Abstract

The newly discovered vein-type Shirengou gold deposit on the northern edge of the North China Craton contains at least 8.69 tons of Au at an average grade of 9.80 g/t. Six auriferous quartz veins have been identified within Upper Jurassic rhyolitic breccia-bearing crystal-lithic tuff, and they follow NW-trending secondary faults. Gold mineralization was closely related to silicification, with pyrite as the predominant ore mineral. Four mineralization stages can be discerned, involving Stage I milky quartz, Stage II quartz-pyrite, Stage III gray quartz-polymetallic sulfide, and Stage IV quartz-calcite ± pyrite. Zircon UPb dating of a pre-ore porphyryritic rhyolite dike sets an upper age limit on the gold mineralization of ~131.1 Ma. Two-phase and single-phase aqueous inclusions were observed in quartz related to all four mineralization stages. From Stage I to Stage IV, the fluid inclusion homogenization temperatures decrease from respectively 257–340 °C to 230–277 °C, 201–250 °C and 161–200 °C, with corresponding salinities of 3.39–9.21, 2.24–8.00, 1.22–7.59, and 0.18–3.55 wt% NaCl equivalent, respectively. Thus, the ore-forming fluid can be described as moderate-high temperature, moderate-low salinity H2O-NaCl fluids.
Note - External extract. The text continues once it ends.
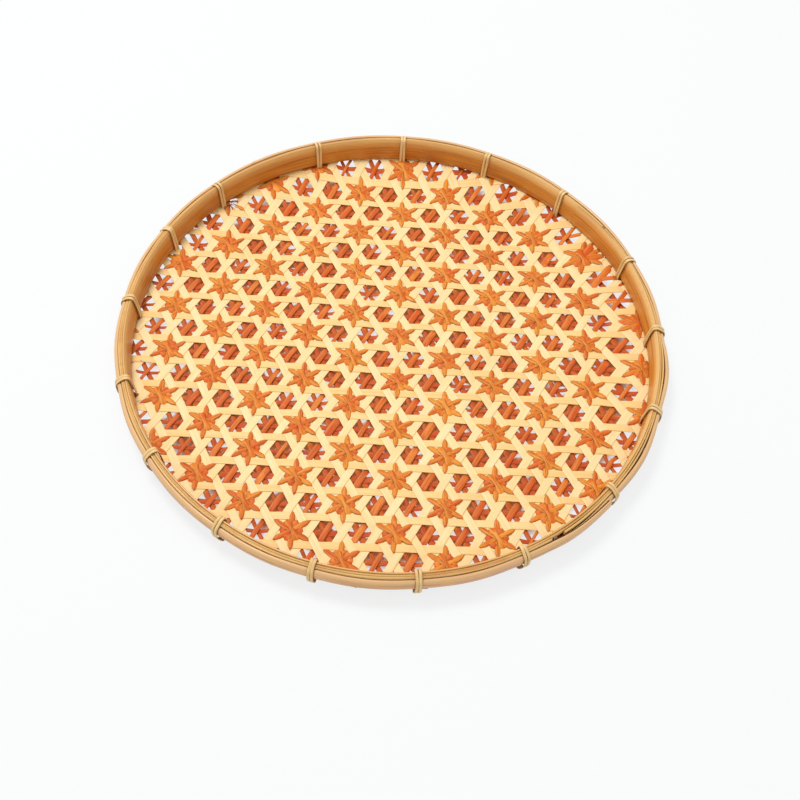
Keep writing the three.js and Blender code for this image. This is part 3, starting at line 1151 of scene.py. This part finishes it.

The δ34S values of sulfides vary from 0.0 to 5.3 ‰, indicating that the S was derived primarily from magmatic source(s), with some contribution from the metamorphic rocks of the surrounding Jianping Group. In-situ LA-ICP-MS trace element analysis of sulfides, together with our new age data, suggest that the ore-forming fluid was initially of Early Cretaceous magmatic-hydrothermal origin, and subsequently modified by interaction with the wall rocks of the Jianping Group, extracting the ore-forming metals from these rocks into the fluids.